### WHAT YOU WILL DO
Both end lines count: copy exactly from the line that contains "place = Pos(0, -(clip_end" to the line that contains "if empty is", and only those lines.

·····

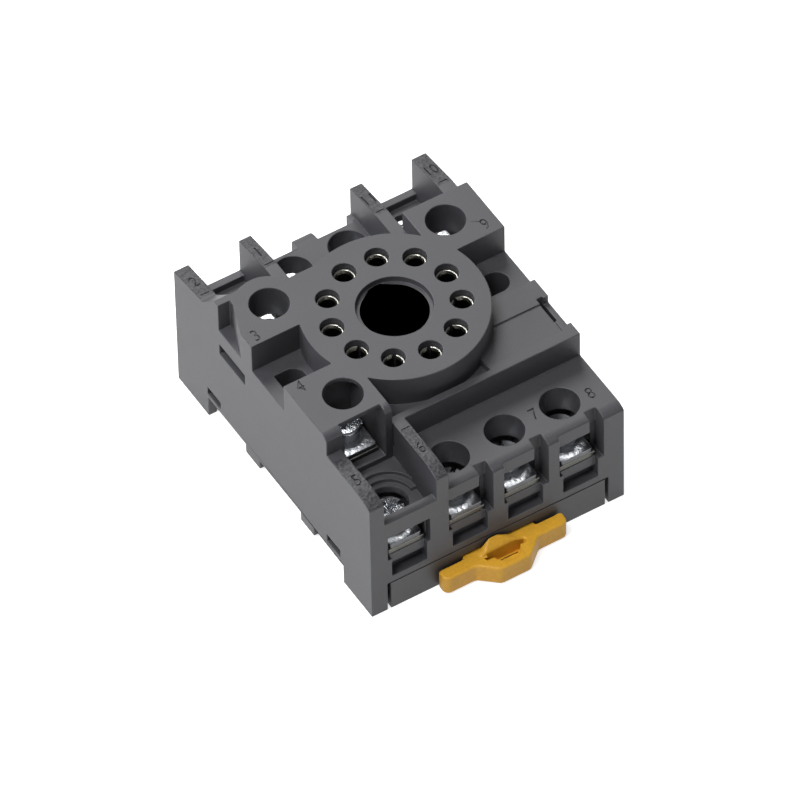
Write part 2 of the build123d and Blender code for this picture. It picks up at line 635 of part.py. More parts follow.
def clip_tab():
    """The handle of the rail clip outside the face, with its screwdriver slot and back rib."""
    back = NEAR_FACE_Y - CLIP_FACE_GAP
    wing = NEAR_FACE_Y - CLIP_WING_REACH
    front = NEAR_FACE_Y - CLIP_BULGE_REACH
    outline = FilletPolyline(
        (-CLIP_TAB_HALF_WIDTH, back),
        (-CLIP_TAB_HALF_WIDTH, wing),
        (-CLIP_BULGE_ROOT, wing),
        (-CLIP_BULGE_HALF_WIDTH, front),
        (CLIP_BULGE_HALF_WIDTH, front),
        (CLIP_BULGE_ROOT, wing),
        (CLIP_TAB_HALF_WIDTH, wing),
        (CLIP_TAB_HALF_WIDTH, back),
        radius=[CLIP_BACK_RADIUS, CLIP_END_RADIUS, CLIP_BEND_RADIUS, CLIP_BEND_RADIUS,
                CLIP_BEND_RADIUS, CLIP_BEND_RADIUS, CLIP_END_RADIUS, CLIP_BACK_RADIUS],
        close=True,
    )
    tab = Pos(0, 0, CLIP_BOTTOM_Z) * extrude(make_face(outline), amount=CLIP_TOP_Z - CLIP_BOTTOM_Z)
    front_view = Polyline((CLIP_BOSS_LEFT_X, CLIP_TOP_Z),
                          (CLIP_BOSS_LEFT_X + CLIP_BOSS_LEFT_SLOPE, CLIP_BOSS_TOP_Z),
                          (CLIP_BOSS_RIGHT_X - CLIP_BOSS_RIGHT_SLOPE, CLIP_BOSS_TOP_Z),
                          (CLIP_BOSS_RIGHT_X, CLIP_TOP_Z), close=True)
    side_view = Polyline((back, CLIP_TOP_Z), (back, CLIP_BOSS_TOP_Z), (back - CLIP_BOSS, CLIP_BOSS_FRONT_Z),
                         (back - CLIP_BOSS, CLIP_TOP_Z), close=True)
    tab += extrude(Plane.XZ.offset(-back) * make_face(front_view), amount=CLIP_BOSS) & side_slab(
        side_view, CLIP_BOSS_LEFT_X, CLIP_BOSS_RIGHT_X)
    top = CLIP_TOP_Z + CUT_OVERRUN
    half = CLIP_SLOT_LENGTH / 2
    width = CLIP_SLOT_WIDTH / 2
    slot_floor = CLIP_TOP_Z - CLIP_SLOT_DEPTH
    scoop_floor = CLIP_TOP_Z - CLIP_SCOOP_DEPTH
    scoop_front = CLIP_SLOT_Y - CLIP_SCOOP_RADIUS
    tab -= block(-half, half, CLIP_SLOT_Y - width, CLIP_SLOT_Y + width, slot_floor, top)
    tab -= post(0, CLIP_SLOT_Y, CLIP_SCOOP_RADIUS, scoop_floor, top) & block(
        -half, half, scoop_front, CLIP_SLOT_Y, scoop_floor, top)
    return tab


def rail_clip():
    """The sliding clip: handle, tongue with a spring window, runners and the rail hook."""
    back = NEAR_FACE_Y - CLIP_FACE_GAP
    hook_top = RAIL_SEAT_Z - RAIL_THICKNESS - RAIL_PLAY
    hook_tip = -RAIL_WIDTH / 2 + HOOK_OVERLAP
    shoulder = -RAIL_WIDTH / 2 - CLIP_SHOULDER_GAP
    clip = clip_tab()
    clip += block(-CLIP_HALF_WIDTH, CLIP_HALF_WIDTH, back, shoulder, CLIP_BOTTOM_Z, CLIP_TOP_Z)
    clip += block(-CLIP_HALF_WIDTH, CLIP_HALF_WIDTH, shoulder, hook_tip, hook_top - HOOK_THICKNESS, hook_top)
    for way in (-1, 1):
        xs = sorted((way * CLIP_HALF_WIDTH, way * (CLIP_HALF_WIDTH + CLIP_RUNNER)))
        clip += block(xs[0], xs[1], CLIP_RUNNER_START_Y, NEAR_FOOT_END_Y,
                      CLIP_RUNNER_Z, CLIP_RUNNER_Z + CLIP_RUNNER_HEIGHT)
    window_start = SPRING_FIXED_Y - LUG_LENGTH - CLIP_GAP
    clip -= block(-SPRING_WINDOW, SPRING_WINDOW, window_start, SPRING_FIXED_Y + SPRING_LENGTH,
                  CLIP_BOTTOM_Z - CUT_OVERRUN, CLIP_TOP_Z + CUT_OVERRUN)
    return clip


def clip_spring():
    """The coil spring between the base plate's lug and the end of the clip's window."""
    height = SPRING_LENGTH - 2 * SPRING_WIRE
    middle = (CLIP_BOTTOM_Z + CLIP_TOP_Z) / 2
    path = Helix(height / SPRING_TURNS, height, SPRING_RADIUS,
                 center=(0, SPRING_FIXED_Y + SPRING_WIRE, middle), direction=(0, 1, 0))
    wire = Plane(origin=path @ 0, z_dir=path % 0) * Circle(SPRING_WIRE)
    return sweep(wire, path=path)


def contact(number):
    """One stamped contact: screw plate, link, riser and the slit receptacle for a relay pin."""
    x, y, _ = TERMINALS[number]
    way = outward(number)
    rise = level(number)
    seat = SEAT_Z + rise
    pin_x, pin_y = pin_place(number)
    away = math.degrees(math.atan2(pin_y - y, pin_x - x))
    foot = min(seat, RECEPTACLE_BOTTOM_Z)
    tube = post(0, 0, RECEPTACLE_RADIUS, foot, RECEPTACLE_TOP_Z)
    tube -= block(0, RECEPTACLE_RADIUS, -RECEPTACLE_SLIT / 2, RECEPTACLE_SLIT / 2, foot, RECEPTACLE_TOP_Z)
    if foot < RECEPTACLE_BOTTOM_Z:
        tube -= block(-RISER_INSET, RECEPTACLE_RADIUS, -RECEPTACLE_RADIUS, RECEPTACLE_RADIUS,
                      foot, RECEPTACLE_BOTTOM_Z)
    ends = sorted((y + way * PLATE_FRONT, y - way * PLATE_REAR))
    solid = block(x - PLATE_WIDTH / 2, x + PLATE_WIDTH / 2, ends[0], ends[1], seat, seat + STRIP)
    solid += link_bar(number, LINK_WIDTH, seat, seat + STRIP)
    solid += Pos(pin_x, pin_y, 0) * Rot(0, 0, away) * tube
    bore_foot = foot - CUT_OVERRUN if rise else seat + STRIP
    solid -= post(pin_x, pin_y, RECEPTACLE_BORE, bore_foot, RECEPTACLE_TOP_Z)
    mouth = Cone(RECEPTACLE_BORE, RECEPTACLE_MOUTH, RECEPTACLE_LEAD)
    solid -= Pos(pin_x, pin_y, RECEPTACLE_TOP_Z - RECEPTACLE_LEAD / 2) * mouth
    solid -= post(x, y, SCREW_RADIUS + THREAD_CLEARANCE, seat - CUT_OVERRUN, seat + STRIP + CUT_OVERRUN)
    return solid


def clamp_plate(number):
    """The plate that a screw presses on the wire, reaching to the front of the contact."""
    x, y, _ = TERMINALS[number]
    length = CLAMP_FRONT + CLAMP_REAR
    middle = outward(number) * (CLAMP_FRONT - CLAMP_REAR) / 2
    face = Pos(0, middle) * RectangleRounded(CLAMP_WIDTH, length, CLAMP_CORNER)
    face -= Circle(SCREW_RADIUS + CLAMP_BORE_CLEARANCE)
    return Pos(x, y, SEAT_Z + level(number) + STRIP) * extrude(face, amount=CLAMP_THICKNESS)


def screw(number):
    """A terminal screw with a domed head, a cross recess and a slot right across."""
    x, y, _ = TERMINALS[number]
    head = post(0, 0, HEAD_RADIUS, 0, HEAD_HEIGHT)
    head = fillet(head.edges().sort_by(Axis.Z)[-1], HEAD_CROWN)
    shank = post(0, 0, SCREW_RADIUS, -SCREW_LENGTH, 0)
    shank = chamfer(shank.edges().sort_by(Axis.Z)[0], SCREW_TIP)
    floor = HEAD_HEIGHT - RECESS_DEPTH
    slot = RECESS_SLOT / 2
    solid = head + shank
    solid -= block(-HEAD_RADIUS, HEAD_RADIUS, -slot, slot, floor, HEAD_HEIGHT)
    solid -= block(-slot, slot, -RECESS_SPAN / 2, RECESS_SPAN / 2, floor, HEAD_HEIGHT)
    place = Pos(x, y, SEAT_Z + level(number) + STRIP + CLAMP_THICKNESS)
    return place * Rot(0, 0, SCREW_TWIST * number) * solid


def main():
    pieces = {
        "housing": housing(),
        "base_plate": base_plate(),
        "rail_clip": rail_clip(),
        "clip_spring": clip_spring(),
    }
    for number in TERMINALS:
        pieces[f"contact_{number}"] = contact(number)
        pieces[f"clamp_plate_{number}"] = clamp_plate(number)
        pieces[f"terminal_screw_{number}"] = screw(number)
    clip_end = NEAR_FACE_Y - CLIP_BULGE_REACH
    place = Pos(0, -(clip_end + FAR_FACE_Y) / 2, 0)
    os.makedirs("parts", exist_ok=True)
    for name, piece in pieces.items():
        export_step(place * piece, f"parts/{name}.step")


if __name__ == "__main__":
    main()
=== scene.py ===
"""Look of the eleven-pin relay socket: moulded body, zinc-plated terminals and a sliding rail clip.

Sizes are written in millimetres, in Y from the relay axis, as they are in the part's source. Only the
lamps and the floor, which stand round the part, are placed in metres from the frame's origin.
"""

import itertools
import math

import bmesh
import bpy
from mathutils import Matrix, Vector


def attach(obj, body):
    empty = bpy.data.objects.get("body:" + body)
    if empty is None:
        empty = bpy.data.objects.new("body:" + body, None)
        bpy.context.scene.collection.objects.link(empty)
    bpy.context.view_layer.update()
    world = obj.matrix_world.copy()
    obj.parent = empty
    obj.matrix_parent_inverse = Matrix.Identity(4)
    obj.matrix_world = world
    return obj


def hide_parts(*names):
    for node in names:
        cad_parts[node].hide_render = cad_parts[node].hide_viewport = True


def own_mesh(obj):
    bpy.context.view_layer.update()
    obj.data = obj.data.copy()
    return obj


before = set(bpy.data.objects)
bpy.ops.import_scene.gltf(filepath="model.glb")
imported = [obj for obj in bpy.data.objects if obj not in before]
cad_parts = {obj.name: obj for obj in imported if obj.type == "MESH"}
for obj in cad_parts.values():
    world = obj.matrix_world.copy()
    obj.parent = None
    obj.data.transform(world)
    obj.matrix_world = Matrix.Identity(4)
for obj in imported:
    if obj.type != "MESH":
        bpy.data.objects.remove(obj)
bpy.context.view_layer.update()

MM = 0.001
# The frame's origin is at the middle of the outline, and the relay axis lies this far beyond it
RELAY_AXIS_Y = 3.75

# Where the terminals stand, as in the part's source: each has its place in X and Y, and its level
NEAR_FACE_Y = -32.3
FAR_FACE_Y = 30.5
TERMINAL_INSET = 6.5
INNER_COLUMN = 5.45
THIRD_COLUMN = 16.35
OUTER_COLUMN = 17.4
UPPER_ROW = 11.8
TIER_STEP = 8.6
NEAR_ROW = NEAR_FACE_Y + TERMINAL_INSET
FAR_ROW = FAR_FACE_Y - TERMINAL_INSET
TERMINALS = {
    1: (-INNER_COLUMN, FAR_ROW, 0),
    2: (-OUTER_COLUMN, FAR_ROW, 0),
    3: (-OUTER_COLUMN, UPPER_ROW, 1),
    4: (-OUTER_COLUMN, -UPPER_ROW, 1),
    5: (-OUTER_COLUMN, NEAR_ROW, 0),
    6: (-INNER_COLUMN, NEAR_ROW, 0),
    7: (INNER_COLUMN, NEAR_ROW, 0),
    8: (THIRD_COLUMN, NEAR_ROW, 0),
    9: (OUTER_COLUMN, UPPER_ROW, 1),
    10: (OUTER_COLUMN, FAR_ROW, 0),
    11: (INNER_COLUMN, FAR_ROW, 0),
}
# The plane under the screw heads of the lower level, and how many degrees a head is turned further
# than that of the terminal before it
SCREW_SEAT_Z = 14.6
SCREW_TWIST = 37.0


def at(x, y, z):
    """A place in millimetres from the relay axis, as a vector in the frame."""
    return Vector((x, y + RELAY_AXIS_Y, z)) * MM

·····

### WRITTEN RESPONSE
    place = Pos(0, -(clip_end + FAR_FACE_Y) / 2, 0)
    os.makedirs("parts", exist_ok=True)
    for name, piece in pieces.items():
        export_step(place * piece, f"parts/{name}.step")


if __name__ == "__main__":
    main()
=== scene.py ===
"""Look of the eleven-pin relay socket: moulded body, zinc-plated terminals and a sliding rail clip.

Sizes are written in millimetres, in Y from the relay axis, as they are in the part's source. Only the
lamps and the floor, which stand round the part, are placed in metres from the frame's origin.
"""

import itertools
import math

import bmesh
import bpy
from mathutils import Matrix, Vector


def attach(obj, body):
    empty = bpy.data.objects.get("body:" + body)
    if empty is None:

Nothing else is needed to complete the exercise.